Moderne Folterknechte

Der Besuch beim Sporttherapeuten ist nicht immer Angenehm für den Hilfe suchenden Patienten. Wenn es dann einen schrei(b)enden Laufkolumnisten betrifft, schafft das Assoziationen, die auch in einem Text ihren Niederschlag finden können. Das zeigt die neue Kolumne von TV-Redakteur Rainer Neubert.

Es muss kurz nach dem Mittelalter gewesen sein. Da wechselte ein geliebter und gleichzeitig gehasster Berufsstand seinen Namen. Folterknechte nennen sich seitdem Physiotherapeuten. Es gibt auch den Berufszweig der Masseure, der Anleihen aus grauer Vorzeit nimmt.
Dass die Herren mit der Fähigkeit, punktuell intensive Schmerzen zu bereiten, auch bei den Osteopathen ihre Nachfahren haben, war mir bislang aber neu. Zumal denen der Ruf vorauseilt, mit ihrem ganzheitlichen Heilungsansatz doch eher Streicheleinheiten zu verteilen.

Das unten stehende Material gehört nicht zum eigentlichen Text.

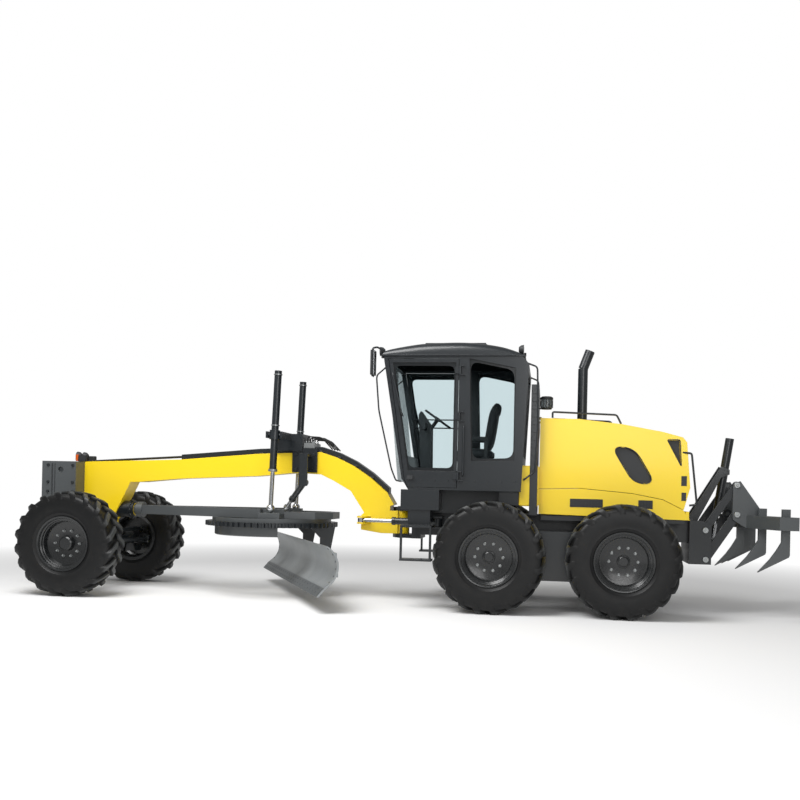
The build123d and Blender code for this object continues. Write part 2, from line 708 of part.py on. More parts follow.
roof_outline = [(110, 3200), (-342, 3312), (-939, 3325), (-1411, 3258), (-1660, 3160), (-1700, 3126), (90, 3126)]
roof = slab(roof_outline, -cab_half - 10, cab_half + 10)
lifting_eye = slab([(-990, 3320), (-950, 3375), (-915, 3375), (-875, 3320)], -10, 10)
lifting_eye -= bar((-932, -20, 3350), (-932, 20, 3350), 12)
nodes["cab_roof"] = roof + lifting_eye


def cab_glass():
    """Windscreen, rear window and rear side windows."""
    screen = slab([(-130, 1560), (-136, 1560), (18, 3075), (24, 3075)], -cab_half + 75, cab_half - 75)
    side = side_plate(rear_window, 0, cab_half - 30, cab_half - 22)
    back = slab([(-1655, 1900), (-1661, 1900), (-1706, 2950), (-1700, 2950)], -cab_half + 90, cab_half - 90)
    return both(side) + screen + back


nodes["cab_glass"] = cab_glass()


def door():
    """Left door frame and its glass, hinged on the middle post."""
    leaf = side_plate(door_outline, -door_gap, cab_half - door_thick, cab_half)
    leaf -= side_plate(door_window, 0, cab_half - door_thick - 10, cab_half + 10)
    for z in hinge_heights:
        leaf += bar((hinge_x, hinge_y, z - 45), (hinge_x, hinge_y, z + 45), 18)
        leaf += box(hinge_x, hinge_x + 60, cab_half + 2, hinge_y + 12, z - 40, z + 40)
        leaf += box(hinge_x + 20, hinge_x + 60, cab_half - 5, hinge_y + 12, z - 40, z + 40)
        leaf -= bar((hinge_x, hinge_y, z - 60), (hinge_x, hinge_y, z + 60), 8 + run_gap)
    glass = side_plate(door_window, 0, cab_half - 26, cab_half - 18)
    return leaf, glass


left_door, left_pane = door()
nodes["door_left"] = left_door
nodes["door_left_glass"] = left_pane
nodes["door_right"] = mirror(left_door, about=Plane.XZ)
nodes["door_right_glass"] = mirror(left_pane, about=Plane.XZ)

base = box(-1250, -850, -190, 190, cab_floor_z + cab_wall, 1880)
cushion = box(-1300, -800, -250, 250, 1880, 2000)
back = slab([(-1290, 1990), (-1190, 1990), (-1290, 2640), (-1390, 2640)], -230, 230)
rests = both(box(-1230, -900, 265, 320, 2110, 2160) + box(-1230, -1180, 245, 330, 1960, 2120))
nodes["seat"] = base + cushion + back + rests

column = slab([(-350, 1525), (-480, 1525), (-470, 2300), (-330, 2500), (-300, 2450)], -110, 110)
grip = [(174, -14), (174, 14), (206, 14), (206, -14)]
wheel = Rot(90, 0, 0) * turned([(y, r) for r, y in grip], 20) + Box(360, 30, 20) + Box(30, 360, 20)
wheel = Pos(-545, 0, 2400) * Rot(0, -35, 0) * (wheel + Cylinder(40, 40))
shaft = bar((-400, 0, 2200), (-545, 0, 2400), 25)
levers = both(box(-420, -380, 100, 330, 2250, 2330))
nodes["console"] = column + wheel + shaft + levers

# Upper hood and the fixed lower panels, seen from the side
hood_top = [(hood_front, 2385), (-2361, 2377), (-2876, 2320), (-3361, 2232), (hood_rear_top, 2168)]
crease = [(-3626, 1290), (-3379, 1412), (-3016, 1478), (-2404, 1527), (hood_front, 1510)]
lower_edge = [(-3700, 1165), (hood_front, 1200)]


def hood():
    """Tilting upper hood, a hollow shell with its side windows cut."""
    outline = hood_top + [(-3650, 2107), (hood_rear_low, 1560)] + crease
    outer = slab(outline, -hood_half, hood_half)
    inside = [(x, z - hood_wall) for x, z in hood_top]
    inside[0] = (hood_front - hood_wall, 2385 - hood_wall)
    inside[-1] = (hood_rear_top + 10, 2168 - hood_wall)
    inside += [(-3606, 2080), (-3655, 1560), (-3580, 1200), (hood_front - hood_wall, 1200)]
    part = outer - slab(inside, -hood_half + hood_wall, hood_half - hood_wall)
    window = [(-2760, 2044), (-3028, 2024), (-3278, 1606), (-3037, 1601)]
    part -= slab(window, -hood_half - 10, hood_half + 10)
    pin_x, pin_z = hood_pin
    for y0 in (-379, 301):
        part += bar((pin_x, y0, pin_z), (pin_x, y0 + 78, pin_z), 17)
        part -= bar((pin_x, y0 - 20, pin_z), (pin_x, y0 + 98, pin_z), 8 + run_gap)
    part -= bar((exhaust_x, 0, 2300), (exhaust_x, 0, 2450), exhaust_r)
    slot = [(-3423, 2129), (-3560, 2131), (-3580, 1835)]
    part -= slab(slot, -hood_half - 10, hood_half + 10)
    return part


nodes["hood"] = hood()

panel = slab([(x, z - 6) for x, z in crease] + [lower_edge[1], lower_edge[0]], hood_half - hood_wall, hood_half)
panels = both(panel)
panels += box(-3690, -3650, -hood_half, hood_half, rail_z1 + 2, 1270)
nodes["side_panels"] = panels

stack = bar((exhaust_x, 0, 2340), (exhaust_x, 0, 3070), exhaust_r)
stack += bar((exhaust_x, 0, 3070), (exhaust_x - 84, 0, 3300), exhaust_r)
stack -= bar((exhaust_x, 0, 2400), (exhaust_x, 0, 3070), exhaust_r - 8)
stack -= bar((exhaust_x, 0, 3070), (exhaust_x - 104, 0, 3355), exhaust_r - 8)
nodes["exhaust"] = stack

cowl = box(-1870, -1775, -cab_half + 60, cab_half - 60, rail_z1, 2790)
pin_x, pin_z = hood_pin
for y0 in (-395, 285):
    cowl += bar((pin_x, y0, pin_z), (pin_x, y0 + 110, pin_z), 8)
    for y in (y0, y0 + 96):
        cowl += bar((pin_x, y, pin_z), (pin_x, y + 14, pin_z), 12)
        cowl += box(pin_x, -1865, y, y + 14, pin_z - 10, pin_z + 10)
nodes["cowl"] = cowl
nodes["engine_block"] = box(-3440, -2515, -280, 280, rail_z1 + 0.3, 1900)


def link(pin, wide, y0, y1):
    """A ripper link between its hitch pin and its carriage pin."""
    x, z = pin
    dx, dz = link_run
    length = hypot(dx, dz)
    ux, uz = dx / length, dz / length
    nx, nz = -uz * wide / 2, ux * wide / 2
    shape = slab([(x + nx, z + nz), (x + dx + nx, z + dz + nz), (x + dx - nx, z + dz - nz), (x - nx, z - nz)], y0, y1)
    for px, pz in (pin, (x + dx, z + dz)):
        shape += bar((px, y0, pz), (px, y1, pz), wide / 2)
    for px, pz in (pin, (x + dx, z + dz)):
        shape -= bar((px, y0 - 5, pz), (px, y1 + 5, pz), 28 + run_gap)
    return shape


link_y1 = hitch_half - plate_thick - 5
link_y0 = link_y1 - 45


def on_link(pin, part_way):
    """The point part of the way along a link."""
    return (pin[0] + link_run[0] * part_way, pin[1] + link_run[1] * part_way)


eye_at = on_link(link_low_pin, 0.35)
tube_at = on_link(link_low_pin, 0.12)
low_link = both(link(link_low_pin, link_wide, link_y0, link_y1))
low_link += bar((tube_at[0], -link_y0 - 2, tube_at[1]), (tube_at[0], link_y0 + 2, tube_at[1]), 36)
ear = slab([(tube_at[0] + 36, tube_at[1]), (eye_at[0] + 52, eye_at[1]), (eye_at[0] + 20, eye_at[1] + 52),
            (eye_at[0] - 40, eye_at[1] + 30), (tube_at[0] - 36, tube_at[1])], 52, 74)
nodes["ripper_lower_link"] = low_link + both(ear)
nodes["ripper_upper_link"] = both(link(link_high_pin, link_wide - 20, link_y0, link_y1))

top_pin = on_link(link_high_pin, 1)
low_pin = on_link(link_low_pin, 1)


def shank(rear_x, y):
    """One curved tool with its tip ahead."""
    outline = [(90, 1330), (0, 1330), (0, 800), (10, 775), (348, 591), (215, 745), (144, 850), (90, 946)]
    return slab([(rear_x + x, z) for x, z in outline], y - shank_thick / 2, y + shank_thick / 2)


shanks = None
for y in (-900, -450, 0, 450, 900):
    tool = shank(-4450 - 0.36 * abs(y), y)
    shanks = tool if shanks is None else shanks + tool


def ripper_frame():
    """Carriage with the cheeks on the link pins and the V-shaped tool beam."""
    cheek = slab([(top_pin[0] + 45, top_pin[1] + 20), (top_pin[0] - 40, top_pin[1] + 50), (-4620, 1240),
                  (-4620, 1085), (-4400, 1085), (low_pin[0] + 50, low_pin[1] - 60), (low_pin[0] + 55, low_pin[1] + 20)],
                 link_y1 + 5, link_y1 + 40)
    part = both(cheek)
    for x, z in (top_pin, low_pin):
        part += both(bar((x, link_y0 + 5, z), (x, link_y1 + 45, z), 28))
    sweep = 0.343 * beam_half
    part += plan([(-4285, 0), (-4285 - sweep, beam_half), (-4500 - sweep, beam_half), (-4500, 0),
                  (-4500 - sweep, -beam_half), (-4285 - sweep, -beam_half)], 1085, 1240)
    return part - shanks


nodes["ripper_frame"] = ripper_frame()
nodes["ripper_shanks"] = shanks

# Ripper cylinder, hung in a yoke above the hitch
ripper_top = (-4190, 0, 1770)
ripper_eye = (eye_at[0], 0, eye_at[1])
ripper_barrel, ripper_rod, ripper_total = plain_cylinder(ripper_top, ripper_eye, 560, 52, 30, 200)
cap_end = along(ripper_top, ripper_eye, -430)
ripper_barrel += bar(cap_end, ripper_top, 52)
ripper_barrel += bar((ripper_top[0], -112, ripper_top[2]), (ripper_top[0], 112, ripper_top[2]), 28)
nodes["ripper_barrel"] = ripper_barrel
nodes["ripper_rod"] = ripper_rod + bar((ripper_eye[0], -40, ripper_eye[2]), (ripper_eye[0], 40, ripper_eye[2]), 46)

for name, piece in nodes.items():
    export_step(piece, f"parts/{name}.step")
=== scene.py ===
import math
import bpy
import bmesh
from mathutils import Matrix, Vector


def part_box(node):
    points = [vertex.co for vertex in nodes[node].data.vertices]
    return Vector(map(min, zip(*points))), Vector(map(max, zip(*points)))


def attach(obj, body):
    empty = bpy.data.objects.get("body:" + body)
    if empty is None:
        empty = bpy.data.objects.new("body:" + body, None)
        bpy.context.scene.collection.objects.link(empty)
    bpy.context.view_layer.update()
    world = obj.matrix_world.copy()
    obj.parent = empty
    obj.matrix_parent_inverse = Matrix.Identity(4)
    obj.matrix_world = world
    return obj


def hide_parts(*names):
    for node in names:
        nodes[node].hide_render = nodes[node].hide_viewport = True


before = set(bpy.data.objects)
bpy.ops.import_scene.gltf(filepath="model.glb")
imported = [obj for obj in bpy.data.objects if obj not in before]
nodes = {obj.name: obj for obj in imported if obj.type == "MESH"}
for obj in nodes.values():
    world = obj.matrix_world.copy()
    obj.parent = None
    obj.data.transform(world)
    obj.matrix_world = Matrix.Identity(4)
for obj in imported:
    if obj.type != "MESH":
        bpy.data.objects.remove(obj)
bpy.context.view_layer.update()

scene = bpy.context.scene
scene.view_settings.view_transform = "Standard"


# Boom and hood: steel plate, shot-blasted and sprayed with a two-pack yellow
# machine enamel. It dries to a smooth satin gloss with a slight orange peel,
# and gathers a thin film of dust low down.
def linear(code):
    """An sRGB hex colour as linear red, green, blue and alpha."""
    parts = [int(code[i:i + 2], 16) / 255 for i in (1, 3, 5)]
    return [p / 12.92 if p <= 0.04045 else ((p + 0.055) / 1.055) ** 2.4 for p in parts] + [1.0]


def add(tree, kind, settings=None, links=None):
    """Adds one shader node with its settings and the sockets that feed it."""
    made = tree.nodes.new(kind)
    for name, value in (settings or {}).items():
        if isinstance(name, int) or name in made.inputs:
            made.inputs[name].default_value = value
        else:
            setattr(made, name, value)
    for name, source in (links or {}).items():
        tree.links.new(source, made.inputs[name])
    return made


def surface(tree, settings, links=None):
    """Ends a material's tree with its one principled shader."""
    skin = add(tree, "ShaderNodeBsdfPrincipled", settings, links)
    add(tree, "ShaderNodeOutputMaterial", links={"Surface": skin.outputs[0]})


def blend(tree, first, second, amount):
    """The colour part of the way between two sRGB hex colours."""
    settings = {"data_type": "RGBA", 6: linear(first), 7: linear(second)}
    return add(tree, "ShaderNodeMix", settings, {0: amount}).outputs[2]


def start(name):
    """A new material's tree and its place along the object."""
    material = bpy.data.materials.new(name)
    material.use_nodes = True
    tree = material.node_tree
    tree.nodes.clear()
    place = add(tree, "ShaderNodeTexCoord").outputs["Object"]
    return material, tree, place


def sprayed_enamel(name, colour, dust, roughness, peel_mm=2.5, edge_mm=5):
    """Sprayed enamel over steel, with dust, faint mottling and softened edges."""
    material, tree, place = start(name)
    mottle = add(tree, "ShaderNodeTexNoise", {"Scale": 1 / 0.35, "Detail": 4.0}, {"Vector": place})
    spots = add(tree, "ShaderNodeTexNoise", {"Scale": 1 / 0.02, "Detail": 3.0}, {"Vector": place})
    height = add(tree, "ShaderNodeSeparateXYZ", links={0: place}).outputs["Z"]
    low = add(tree, "ShaderNodeMapRange", {"From Min": 1.7, "From Max": 0.2, "To Min": 0.01, "To Max": 0.14},
              {"Value": height}).outputs[0]
    film = add(tree, "ShaderNodeMath", {"operation": "MULTIPLY"}, {0: low, 1: mottle.outputs[0]}).outputs[0]
    tint = blend(tree, colour, dust, film)
    shade = add(tree, "ShaderNodeMapRange", {"From Min": 0.35, "From Max": 0.65, "To Min": roughness - 0.05,
                                             "To Max": roughness + 0.08}, {"Value": spots.outputs[0]})
    peel = add(tree, "ShaderNodeTexNoise", {"Scale": 1000 / peel_mm, "Detail": 1.0}, {"Vector": place})
    edge = add(tree, "ShaderNodeBevel", {"samples": 4, "Radius": edge_mm / 1000})
    bump = add(tree, "ShaderNodeBump", {"Strength": 0.02, "Distance": 0.0003},
               {"Height": peel.outputs[0], "Normal": edge.outputs[0]})
    surface(tree, {"Coat Weight": 0.35, "Coat Roughness": 0.12},
            {"Base Color": tint, "Roughness": shade.outputs[0], "Normal": bump.outputs[0]})
    return material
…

Dabei hätte ich es wissen müssen. Alleine der Schlingentisch in vielen Krankengymnastik-Praxen deutet mit seinen optisch deutlichen Bezügen zur mittelalterlichen Streckbank auf den wahren Ursprung dieses Berufsstandes hin. Und dass für die "peinliche Tortur" neuerer Zeit keine weiteren Folterinstrumente gebraucht werden, weiß ich spätestens, seit ich den Thomas'?schen Handgriff erlebt habe. Damit lassen sich Muskeln und Sehnen dehnen, von deren Existenz ich bislang höchstens eine vage Vorstellung hatte.
Preisfrage: Warum haben Physiotherapeuten so spitze Ellenbogen? Richtig, weil sie damit so wunderbar punktuell schwer zugängliche Muskulatur von Verspannungen lösen können. Mein Therapeut versuchte leider nicht einmal, mir durch die Preisgabe irgendeines Geständnisses vorzeitig die Befreiung vom Schmerz zu ermöglichen.
Es gibt also doch einen Unterschied zu den Folterknechten des Mittelalters: Wir unterziehen uns freiwillig Schmerzen in der Hoffnung, dass es uns danach besser geht. Hoffentlich wirkt's!